* [Task]
Will you quote precisely the lines that run from the top of the material below to the line containing "LED_PLACES = [(column, x, z)", both ends included?
** START Given information **
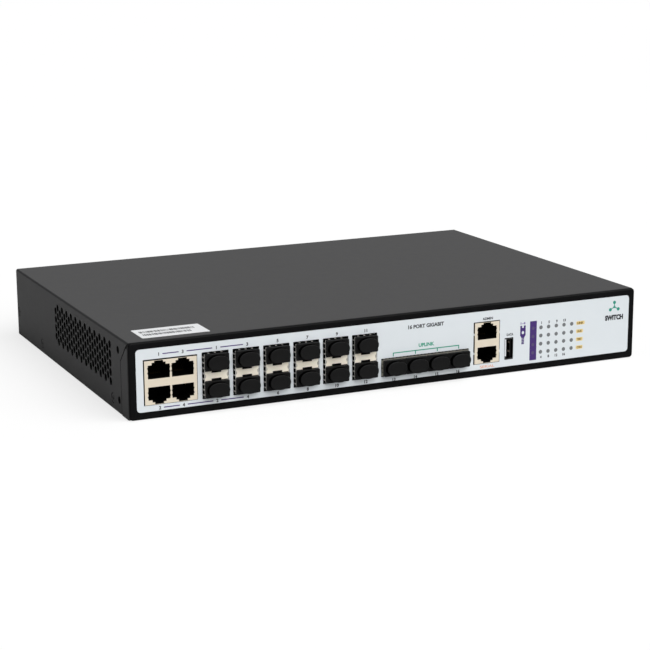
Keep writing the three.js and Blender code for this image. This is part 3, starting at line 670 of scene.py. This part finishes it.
# How much larger each cut-out is than what stands in it: at its left, right, bottom and top.
PORT_GAPS = {
    "rj45_quad_housing": (0.65, 0.35, -0.2, 0.8),
    "rj45_dual_housing": (0.8, 0.45, -0.15, 0.55),
    "sfp_plus_cage": (0.8, 0.6, 0.15, 0.55),
    "usb_shell": (0.4, 0.35, 0.5, 0.5),
}
PORT_GAPS.update({f"sfp_cage_{column}": (1.1, 0.75, -0.05, 1.1) for column in range(1, 7)})
LED_COLUMNS = (257.2, 262.7, 268.1, 273.6, 279.1, 284.6)
LED_LEVELS = [26.0 - 5.1 * row for row in range(4)]
LED_PLACES = [(column, x, z) for column, x in enumerate(LED_COLUMNS) for z in LED_LEVELS]


def port_tools(y0, y1):
    """The cut-outs for the ports in the front."""
    for node, (left, right, below, above) in PORT_GAPS.items():
        (x0, x1), _, (z0, z1) = span(node)
        yield slab(x0 - left, x1 + right, z0 - below, z1 + above, y0, y1, 0.25, steps=2)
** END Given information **
* [Answer to the problem]
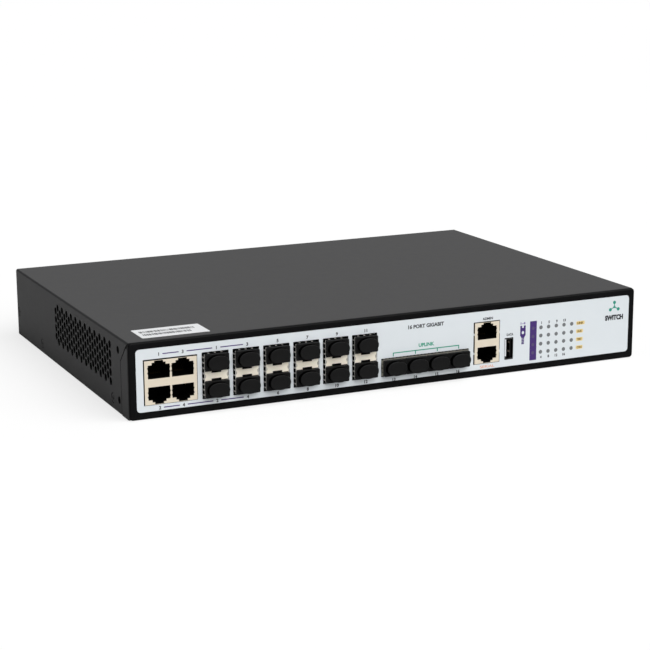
Keep writing the three.js and Blender code for this image. This is part 3, starting at line 670 of scene.py. This part finishes it.
# How much larger each cut-out is than what stands in it: at its left, right, bottom and top.
PORT_GAPS = {
    "rj45_quad_housing": (0.65, 0.35, -0.2, 0.8),
    "rj45_dual_housing": (0.8, 0.45, -0.15, 0.55),
    "sfp_plus_cage": (0.8, 0.6, 0.15, 0.55),
    "usb_shell": (0.4, 0.35, 0.5, 0.5),
}
PORT_GAPS.update({f"sfp_cage_{column}": (1.1, 0.75, -0.05, 1.1) for column in range(1, 7)})
LED_COLUMNS = (257.2, 262.7, 268.1, 273.6, 279.1, 284.6)
LED_LEVELS = [26.0 - 5.1 * row for row in range(4)]
LED_PLACES = [(column, x, z) for column, x in enumerate(LED_COLUMNS) for z in LED_LEVELS]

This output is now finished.